For the simulation, the researchers employed a high discharge rate of 15C for 45 seconds—which they said represents the average high-power demand for typical eVTOL takeoffs—followed by a low-rate discharge to simulate cruise flight. A discharge rate of 15C means the battery would discharge its entire capacity 15 times in one hour at that rate.
“Remarkably, during this low-rate evaluation, the cell exhibited promising behavior, achieving its original capacity and showing good retention. This observation suggests that the capacity loss experienced after the 15C pulse test was not irreversible, and the cell’s electrochemical capabilities were partially restored under low-rate conditions,” the researchers said in the study, which was published February 12 in ACS Energy Letters.
However, when subjected to subsequent high-power pulse tests after the low-rate recovery period, the battery cell exhibited a “clearly diminished resilience.” Using the scanning electron microscope, the researchers discovered evidence of residual plating—a buildup of lithium atoms that turn into metal—on the anode. This finding indicates a breakdown in the electrolyte material, according to the study.
“The presence of lithium plating can lead to the formation of dendrites—needlelike structures that grow from the anode and can pierce the separator—causing short circuits and compromising the overall safety and lifespan of the battery,” they wrote in the study. “The detection of anode plating underscores the challenges associated with the rapid power surges typical of eVTOL operations. The extreme demands placed on the anode during high-rate discharges could trigger these plating phenomena, highlighting the need for advanced anode materials or innovative design approaches to mitigate this issue and enhance the battery’s cycling durability in eVTOL applications.”

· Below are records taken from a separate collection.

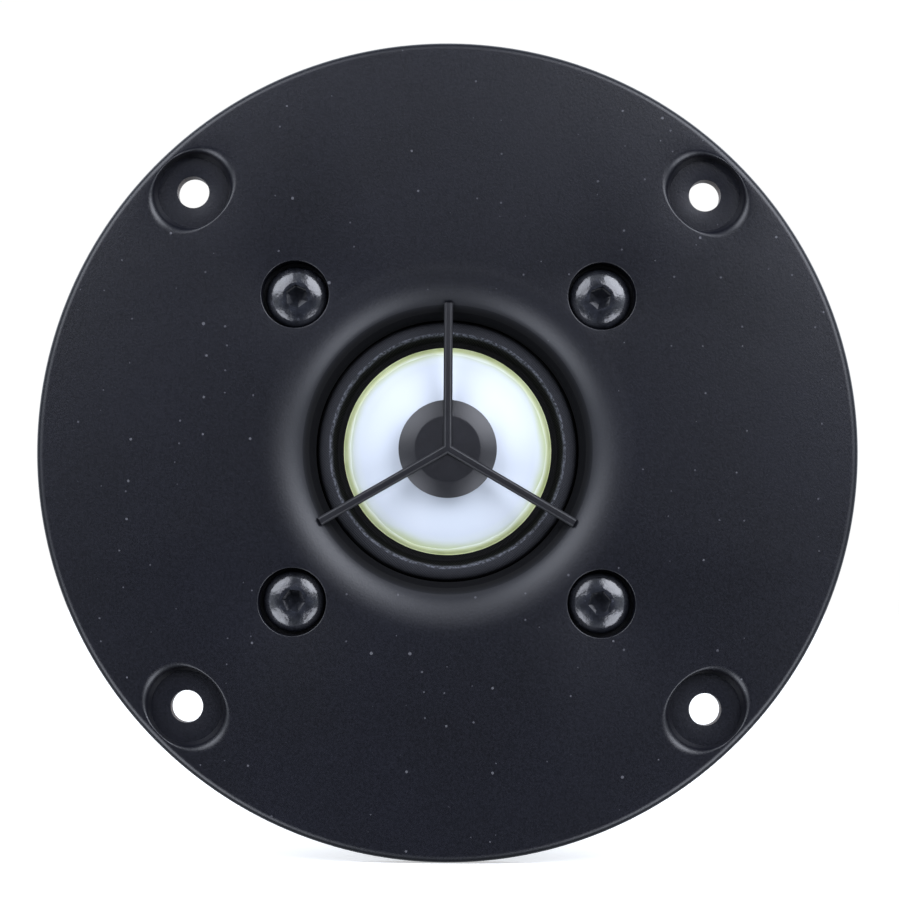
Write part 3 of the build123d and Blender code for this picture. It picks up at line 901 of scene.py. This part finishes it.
def make_screws():
    shell = Shell()
    widening, mouth_start, mouth_end = HEX_MOUTH
    skin = crown(CROWN_STEPS)
    skin += [(HEAD_R, SCREW_SEAT), (SHANK_R, SCREW_SEAT), (SHANK_R, SCREW_TIP - SHANK_CHAMFER)]
    for number, angle in enumerate(CORNERS):
        centre = place(THREAD_R, angle)
        twist = radians(HEAD_TURNS[0] + HEAD_TURNS[1] * number)
        rings = [
            [(centre[0], HEAD_TOP + HEX_DEPTH + HEX_POINT, centre[1])],
            hexagon(HEX_R * HEX_TAPER, HEAD_TOP + HEX_DEPTH, centre, twist),
            hexagon(HEX_R, HEAD_TOP + mouth_start, centre, twist),
            hexagon(HEX_R + widening, HEAD_TOP + mouth_end, centre, twist),
        ]
        rings += [circle(r, y, AROUND_SMALL, centre, twist) for r, y in skin]
        rings.append(circle(SHANK_R - SHANK_CHAMFER, SCREW_TIP, AROUND_SMALL, centre))
        rings.append([(centre[0], SCREW_TIP, centre[1])])
        loops = [shell.loop(ring) for ring in rings]
        # the socket wears the less glossy copy of the oxide: painted shade
        shell.stack(loops[:3], mark=1)
        shell.stack(loops[2:])
    piece("button_head_screws", shell, "housing", "assembly_screws", 30, ("screw_socket",))


# ---------------------------------------------------------------- diaphragm

def dome_depth(radius, wall=0.0):
    return DOME_APEX + SPHERE_R - sqrt((SPHERE_R - wall) ** 2 - radius**2)


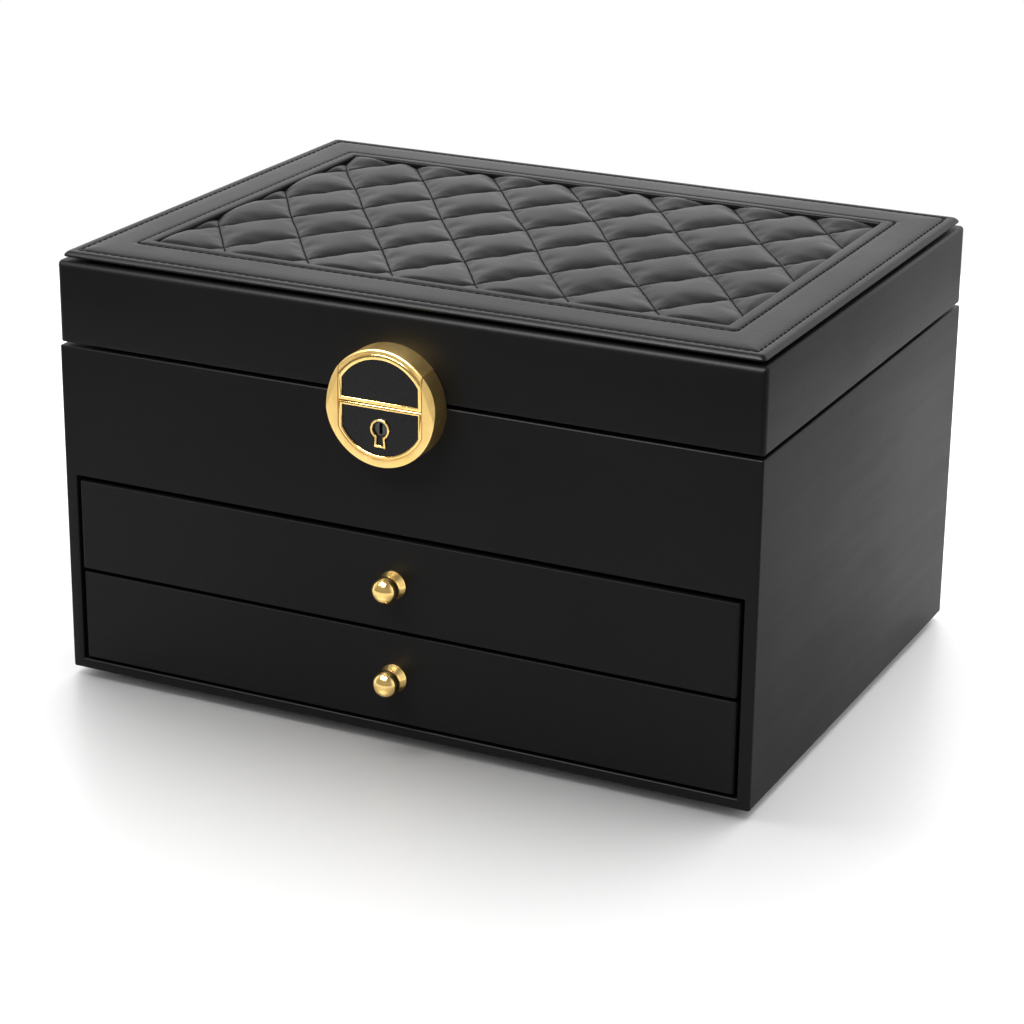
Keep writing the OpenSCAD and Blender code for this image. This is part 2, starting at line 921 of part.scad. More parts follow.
lower_drawer_knob();
lower_knob_screw();
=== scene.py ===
"""Looks of the leather jewellery case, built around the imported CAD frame.

Shapes are drawn in millimetres and scaled to metres; lamps and bump depths are in metres.
"""
import math
import random

import bmesh
import bpy
import numpy as np
from mathutils import Matrix, Vector, noise


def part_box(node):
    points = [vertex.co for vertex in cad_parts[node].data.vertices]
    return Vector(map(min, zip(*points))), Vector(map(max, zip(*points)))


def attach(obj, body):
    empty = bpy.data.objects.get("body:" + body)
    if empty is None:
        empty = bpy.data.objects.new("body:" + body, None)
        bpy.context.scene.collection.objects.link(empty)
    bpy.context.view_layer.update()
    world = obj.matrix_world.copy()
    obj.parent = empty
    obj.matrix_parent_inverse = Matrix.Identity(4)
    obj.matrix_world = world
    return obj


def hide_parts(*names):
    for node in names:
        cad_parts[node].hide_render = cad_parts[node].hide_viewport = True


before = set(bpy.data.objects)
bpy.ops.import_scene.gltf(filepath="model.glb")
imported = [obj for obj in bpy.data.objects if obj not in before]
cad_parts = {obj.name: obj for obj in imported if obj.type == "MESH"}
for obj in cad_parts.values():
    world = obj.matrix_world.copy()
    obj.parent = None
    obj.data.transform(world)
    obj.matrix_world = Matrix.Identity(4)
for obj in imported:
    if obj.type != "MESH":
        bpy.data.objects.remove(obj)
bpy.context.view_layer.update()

MM = 0.001
SEED = 7
RNG = random.Random(SEED)
# Blender's vector noise is seeded by the clock unless it is given a seed
noise.seed_set(SEED)


def span(node):
    """Lowest and highest corner of a CAD node in millimetres."""
    low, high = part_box(node)
    return np.array(low) / MM, np.array(high) / MM


# ---------- Sizes read from the frame, in millimetres ----------

BODY_LO, BODY_HI = span("body_cover")
LID_LO, LID_HI = span("lid_cover")
PANEL_LO, PANEL_HI = span("top_frame")
PAD_LO, PAD_HI = span("quilted_pad")
SHELF_LO = span("shelf_board")[0]
BASE_HI = span("base_board")[1]
INNER_X = BASE_HI[0]
WALL = BODY_HI[0] - INNER_X
BOARD_T = 3.5
SKIN = SHELF_LO[1] - BODY_LO[1] - BOARD_T
FRONT_Y = BODY_LO[1]
BACK_Y = BODY_HI[1]
TOUCH = 0.01


# ---------- Mesh helpers ----------

WELD = 1e-6
FLAT_ANGLE = 0.3
SMOOTH_ANGLE = 35


def new_object(name, mesh):
    piece = bpy.data.objects.new(name, mesh)
    bpy.context.scene.collection.objects.link(piece)
    return piece


def from_bmesh(name, bm):
    """Object from a bmesh drawn in millimetres."""
    bmesh.ops.recalc_face_normals(bm, faces=bm.faces)
    mesh = bpy.data.meshes.new(name)
    bm.to_mesh(mesh)
    bm.free()
    mesh.transform(Matrix.Scale(MM, 4))
    return new_object(name, mesh)


def add_block(bm, low, high):
    """Adds a closed box between two corners."""
    made = bmesh.ops.create_cube(bm, size=1)["verts"]
    low, high = Vector(low), Vector(high)
    for v in made:
        v.co = Vector([low[k] + (v.co[k] + 0.5) * (high[k] - low[k]) for k in range(3)])


def block_object(name, low, high):
    """Closed box between two corners as an object."""
    bm = bmesh.new()
    add_block(bm, low, high)
    return from_bmesh(name, bm)


def bake_modifiers(piece):
    """Applies every modifier on a piece to its mesh."""
    graph = bpy.context.evaluated_depsgraph_get()
    mesh = bpy.data.meshes.new_from_object(piece.evaluated_get(graph))
    piece.modifiers.clear()
    old = piece.data
    piece.data = mesh
    bpy.data.meshes.remove(old)


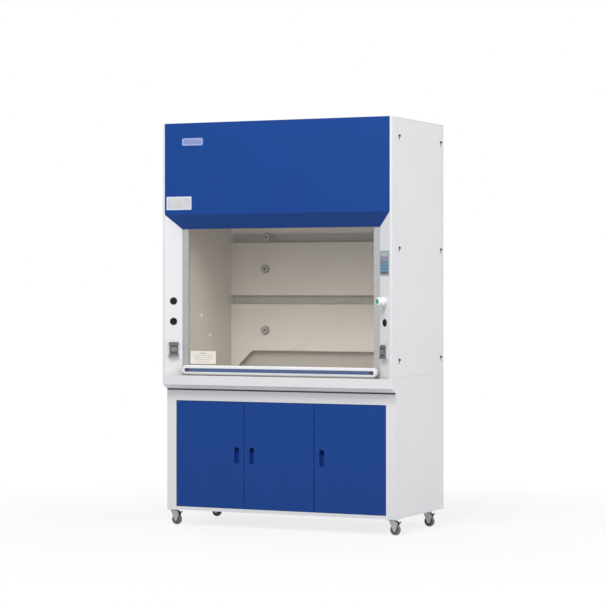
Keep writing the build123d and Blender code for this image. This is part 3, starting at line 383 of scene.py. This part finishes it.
# Panel fasteners: screws with tall, dull black heads hold the access panels. Behind each head
# lies a small flat, even grey patch, mostly below it, that is painted shadow.
black_plastic = plain_finish("moulded_black_plastic", "#121214", "#0D0D0F", 0.6, grain_mm=5, ior=1.3)
# Painted shadow: a flat grey patch behind and below each screw head
screw_shadow_paint = plain_finish("grey_painted_screw_shadow", "#9C9C9A", "#8E8E8C", 0.5, grain_mm=5)
finish_node("panel_screws", black_plastic, fold=0.0008)
screw_radius = 0.0065
screw_shadow_width = 0.015
screw_shadow_height = 0.032
screw_shadow_above = 0.009
screws_low, screws_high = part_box("panel_screws")
lowest_screw = screws_low[2] + screw_radius
highest_screw = screws_high[2] - screw_radius
screw_levels = (lowest_screw, (lowest_screw + highest_screw) / 2, highest_screw)
screw_depths = (screws_low[1] + screw_radius, screws_high[1] - screw_radius)
panel_faces = ((-1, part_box("access_panel_left")[0][0]), (1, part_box("access_panel_right")[1][0]))
for side, panel_face in panel_faces:
    for row, level in enumerate(screw_levels):
        screw_shadow_middle = level + screw_shadow_above - screw_shadow_height / 2
        for column, depth in enumerate(screw_depths):
            blank(f"panel_tab_{side + 1}_{row}_{column}",
                  rounded_outline(screw_shadow_width, screw_shadow_height, corner=0.005), (panel_face, depth, screw_shadow_middle),
                  screw_shadow_paint, "hood", thickness=0.0015, across=(0, side, 0))


# Castors: zinc-plated steel plates welded to the cupboard's floor, pressed forks plated the
# same way, wheels with a grey rubber tread, and black brake pedals. Rubber and plastic are
# dull beside the plating.
wheel_rubber = plain_finish("grey_rubber_tread", "#6F7072", "#5F6063", 0.6, grain_mm=5)
finish_node("castor_plates", zinc, fold=0.0005)
for corner_name in ("front_left", "front_right", "rear_left", "rear_right"):
    finish_node("castor_fork_" + corner_name, zinc, fold=0.0005)
    finish_node("castor_wheel_" + corner_name, wheel_rubber, fold=0.0008)
    finish_node("castor_brake_" + corner_name, black_plastic, fold=0.0005)


# Liners, ceiling and baffles: sheets of compact resin board, sawn to size. The board is
# smooth and beige grey. The rear liner behind the slots is duller, and painted darker as shade.
board = plain_finish("compact_resin_board", "#CFC5B8", "#C6BBAD", 0.45, grain_mm=125, relief=0.02)
# The rear liner's darker colour is painted shade behind the baffles
rear_liner_shade_paint = plain_finish(
    "compact_resin_board_painted_shade", "#ADA396", "#A1978A", 0.55, grain_mm=125, relief=0.02)
for name in ("liner_left", "liner_right", "ceiling", "baffle_lower", "baffle_upper", "baffle_top"):
    finish_node(name, board)
finish_node("rear_liner", rear_liner_shade_paint)


# Liner caps: two small bright white moulded caps over the fixings of the left liner, smooth
# and a little glossy.
def round_outline(radius, corners=40):
    """Points of a circle about its middle, anticlockwise."""
    angles = [2 * math.pi * step / corners for step in range(corners)]
    return [(radius * math.cos(angle), radius * math.sin(angle)) for angle in angles]


bright_plastic = plain_finish("moulded_bright_white_plastic", "#F2F2F3", "#EAEAEC", 0.35)
liner_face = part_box("liner_left")[1][0]
cap_radius = 0.010
for number, (depth, level) in enumerate(((-0.088, 1.226), (0.025, 1.107))):
    blank(f"liner_cap_{number}", round_outline(cap_radius), (liner_face, depth, level), bright_plastic,
          "hood", thickness=0.003, across=(0, 1, 0), rolled=0.001)


# Baffle fixings: round knobs of moulded nylon that hold the baffles off the rear liner. The
# nylon is a warm satin grey. Each face has a paler ring, which on the spacers is a painted
# highlight, and a dark disc of painted shade in its drive hole.
knob_nylon = plain_finish("moulded_warm_grey_nylon", "#837B76", "#776F6B", 0.5)
# Paler ring, which on the spacers is a painted highlight
pale_ring_and_highlight = plain_finish("pale_nylon_and_painted_highlight", "#A59D97", "#99918B", 0.45)
# Painted shade: a dark disc for the shade in each drive hole
drive_hole_shade = plain_finish("drive_hole_painted_shade", "#1E1A1B", "#171415", 0.8, ior=1.2)
finish_node("baffle_knobs", knob_nylon, fold=0.0008)
knob_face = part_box("baffle_knobs")[0][1]
drive_radius = 0.0085
# Row, distance from the middle, height and ring radius
fixings = (
    ("lower", 0.397, 1.134, 0.0162),
    ("upper", 0.397, 1.505, 0.0162),
    ("spacer", 0.388, 1.697, 0.0180),
)
for row, spread, level, ring_radius in fixings:
    for side in (-1, 1):
        place = (side * spread, knob_face, level)
        blank(f"{row}_fixing_ring_{side + 1}", round_outline(ring_radius), place, pale_ring_and_highlight,
              "hood", thickness=0.0012)
        blank(f"{row}_fixing_hole_shade_{side + 1}", round_outline(drive_radius, corners=6), place,
              drive_hole_shade, "hood", thickness=0.0020, rolled=0.0002)


# Ceiling lamp: a sealed housing that hangs by its rim in the ceiling, moulded in an even
# satin white plastic.
white_plastic = plain_finish("moulded_white_plastic", "#DEDEE2", "#D3D3D8", 0.45)
finish_node("lamp", white_plastic, fold=0.0005)


# Sash: a pane of toughened glass between an aluminium top rail and a white coated handle
# bar, in aluminium tracks. The glass is clear and colourless, and the anodised metal is a
# soft grey without a hard shine.
glass_tint = linear("#FBFCFC")
glass, tree = bare_material("clear_toughened_glass")
path = add_node(tree, "ShaderNodeLightPath")
pane = add_node(tree, "ShaderNodeBsdfPrincipled", {
    "Base Color": glass_tint, "Roughness": 0.02, "IOR": 1.5, "Transmission Weight": 1.0})
clear = add_node(tree, "ShaderNodeBsdfTransparent", {"Color": glass_tint})
# Light on its way to the chamber passes the pane, so that it throws no dark shadow
blend = add_node(tree, "ShaderNodeMixShader", {
    0: path.outputs["Is Shadow Ray"], 1: pane.outputs[0], 2: clear.outputs[0]})
add_node(tree, "ShaderNodeOutputMaterial", {"Surface": blend.outputs[0]})
finish_node("sash_glass", glass)

aluminium = plain_finish("anodised_aluminium", "#B2B2B3", "#A8A8AA", 0.42, metallic=0.55, grain_mm=11.11)
for name in ("sash_track_left", "sash_track_right", "sash_top_rail"):
    finish_node(name, aluminium, fold=0.0004)
white_coat = powder_coat("white_powder_coat_on_aluminium", "#E8E8EA", "#E0E0E3", 0.35)
finish_node("sash_handle", white_coat, fold=0.0006)


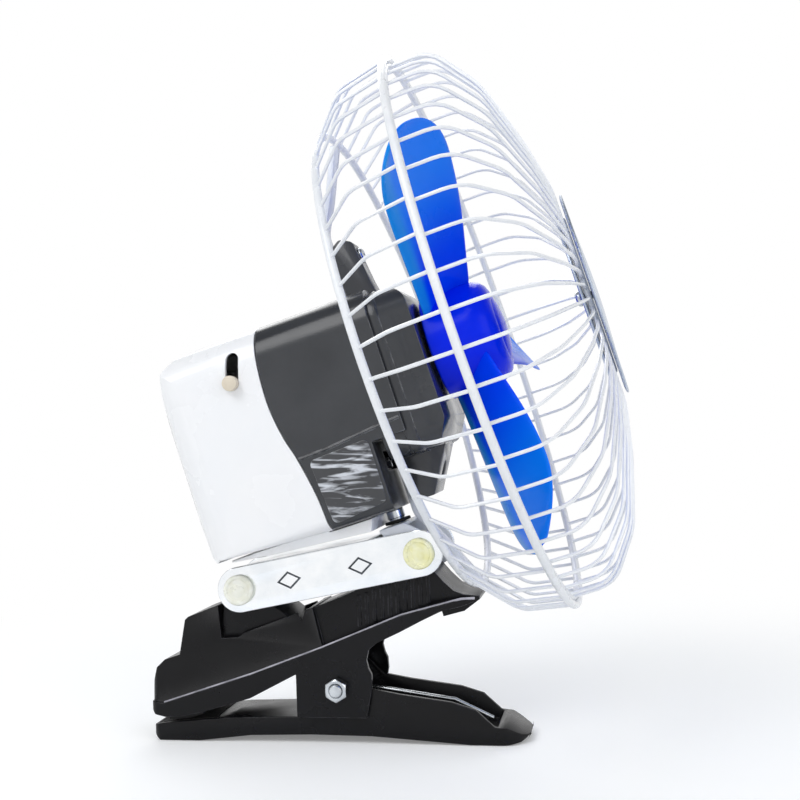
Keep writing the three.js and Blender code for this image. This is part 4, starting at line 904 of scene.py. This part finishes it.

While the electrolyte and anode components of the battery cell showed signs of degradation, the researchers found that the cell’s cathode remained resilient to repeated high-power discharges. “The preserved integrity of the cathode material suggests that, even under intense high-rate discharges, the cathode’s structural stability and electrochemical activity remain relatively unaffected.”
Electrolyte Solutions
Ultimately, the development of an alternative battery chemistry to lithium ions—one that provides both higher energy density and power density—could prove to be the holy grail for electric aviation. But until someone makes that Nobel Prize-worthy discovery, lithium-ion batteries will remain ubiquitous.
In the meantime, there’s still plenty of room for improvement in lithium-ion battery technology. Researchers are continuously looking for ways to make the batteries perform better and last longer using different materials for their components, including anodes, cathodes, and electrolytes. For example, battery maker Amprius is using silicon nanowire anodes in the batteries it is offering for electric aviation applications.
Belharouak and his team believe that the solution for making lithium-ion batteries more suitable to eVTOL operations lies within the electrolyte, the medium between a battery’s cathode and anode that lithium ions travel through during charging and discharging. “Most of these problems can be mitigated through electrolyte solutions,” said Belharouak, “and those electrolytes will just carry lithium ions in a very fast way compared to the conventional electrolytes.”
The ORNL team has been testing new electrolyte solutions developed at the laboratory as part of their eVTOL battery research. One solution is a high-conduction media they created by modifying the salts within the electrolyte. They’re also exploring solutions using a type of gel for the electrolyte material, which is normally a liquid. According to the researchers, ORNL-developed electrolytes performed better than the current state-of-the art batteries, and they retained more capacity in the most power-intensive phases of flight.
While the ORNL team is focusing on electrolyte solutions for now, the ultimate goal of the research program is to eventually develop a whole new battery chemistry that could replace lithium-ion batteries for electric aircraft.
“We started this program by assessing the state of the art, what exists today. From there, we move to solutions in electrolyte development, where we can see a really neat improvement compared to the state of the art. The third portfolio in this program is completely changing the chemistry—meaning changing the cathode, the anode, and the electrolyte at the same time while keeping in mind the power density and energy density balance that needs to be realized for this application,” Belharouak explained.
Examples of new battery chemistries that could be promising for aviation applications include solid-state batteries, which replace the liquid or gel electrolyte with a solid material, or lithium-sulfur batteries, both of which can offer the higher energy densities needed to enable longer-range flights.
“But these are still in the infancy stage, and it will take several years before we can even judge how they’re going to behave under these harsh conditions,” he said. “It has to be tested under these very specialized protocols, or the strain conditions, and then we have to judge whether they’re going to be valuable or not.”
Belharouak stressed that any type of batteries intended for eVTOL applications “will have to be understood and comprehended based on the set of protocols they are going to be subjected to, not based on just the energy density and power density.”